Lastly the order was attacked by the appellant on the basis that the restructured payment to the appellant will not lead to a full recovery of the debt due to it. To substantiate the point the appellant attached to its heads of argument a document setting out how the payments or the proposed payment will leave a balance of the sum or R23 956,24, as unrecovered. The effect of permitting the second respondent to evade the payment in full of her obligation is counter to the spirit of the Act and cannot be countenanced.
I find no fault with the calculations of the appellant on this aspect and accept the document as proof that in terms of the restructuring proposal the second respondent will evade paying the debt in full.
Finally the appellant indicated that the second respondent did not look at the possibility of voluntarily surrendering the vehicle. If one couples the fact that the second respondent intends to retain the vehicle and not pay for it in full, one is left in no doubt that the order as it is couched, is fundamentally flawed.
On a conspectus of all the circumstances of the case I am of the view that the order granted by the magistrate in this matter was flawed and ought to be set aside.
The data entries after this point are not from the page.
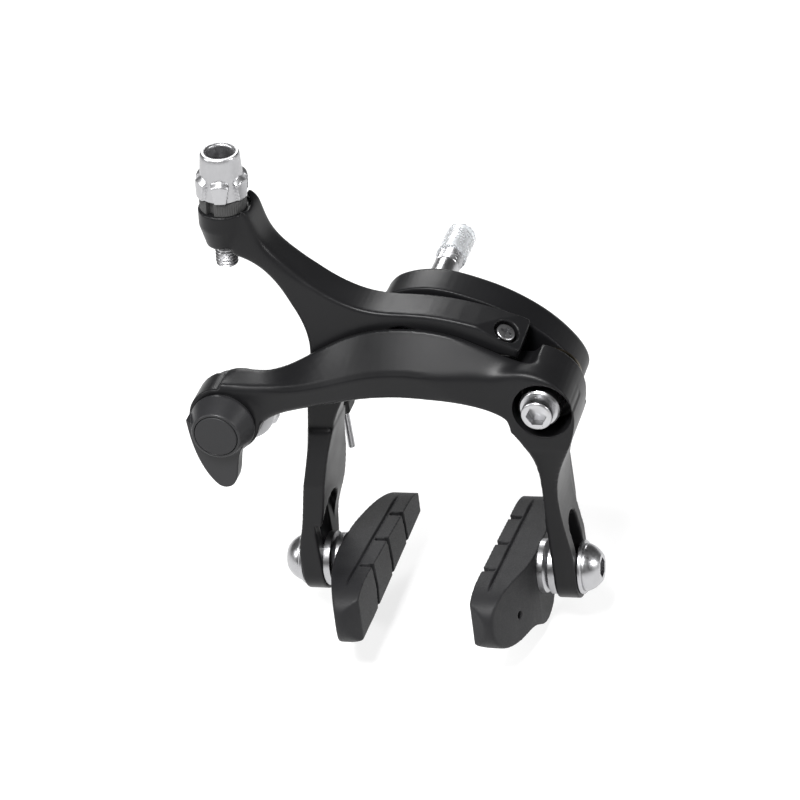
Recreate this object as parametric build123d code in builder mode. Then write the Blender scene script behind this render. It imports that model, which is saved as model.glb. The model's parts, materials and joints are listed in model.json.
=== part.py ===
"""Dual-pivot side-pull rim brake caliper, long reach (57 mm), all sizes in millimetres.

Origin: on the axis of the centre bolt, in the plane where the rear washer bears on the fork.
+X is to the right seen from the front, +Y points back into the fork, +Z is up.
"Depth" below is the distance in front of that plane, so a depth of 24 is at Y = -24.
"""
import math
import os

from build123d import *

os.makedirs("parts", exist_ok=True)

# ---- layout ---------------------------------------------------------------
SIDE_PIVOT_X = 29.6
SIDE_PIVOT_Z = -10.2
QR_X = -41.0
QR_Z = -13.0
STUD_DEPTH = 21.0
REACH = 57.0
SLOT_TOP_REACH = 45.5
SLOT_LOW_REACH = 57.5
SLOT_WIDTH = 6.4
FLAT_WIDTH = 13.0
LEG_INNER = 26.75
LEG_OUTER = 31.75
LEG_FRONT = 27.5
LEG_REAR = 14.8
LEFT_LEG_REAR = 9.0
RIGHT_LEG_REAR = 11.4
LINK_RATIO = 0.55
LINK_X = SIDE_PIVOT_X * LINK_RATIO
LINK_Z = SIDE_PIVOT_Z * LINK_RATIO

# ---- depth of each layer in front of the fork -------------------------------
SEAT_WASHER_T = 2.5
HOLDER_FRONT = 8.0
BRACKET_FRONT = 14.0
REAR_ARM_BACK = 14.6
REAR_ARM_FRONT = 24.0
FRONT_ARM_BACK = 24.6
FRONT_ARM_FRONT = 32.0

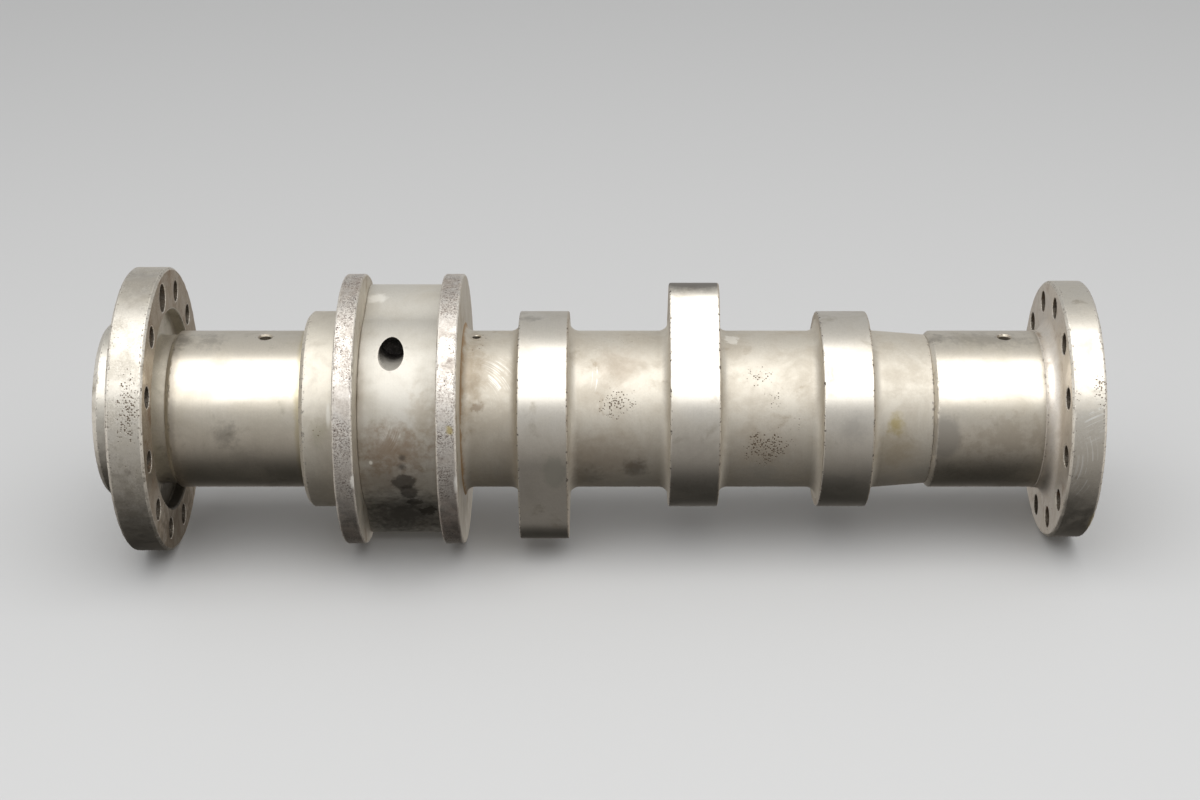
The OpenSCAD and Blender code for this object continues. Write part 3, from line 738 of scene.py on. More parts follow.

The order I propose is therefore the following:
That the debt rearrangement order granted by the Strand magistrate court on 7 February 2011 in case number 5420/2010 is set aside and the following is substituted therefore. The APPLICANT'S APPLICATION FOR THE REARRANGEMENT OF THE FIRST RESPONDENT'S OBLIGATION AS CONTEMPLATED IN SECTION 86(7HC)(in OF ACT 34 OF 2005 IS REFUSED. No order as to costs is made.
DOLAMO, AJ
I agree, the APPEAL IS ACCORDINGLY UPHELD AND THE ORDER PROPOSED BY MY LEARNED BROTHER IS THEREFORE MADE.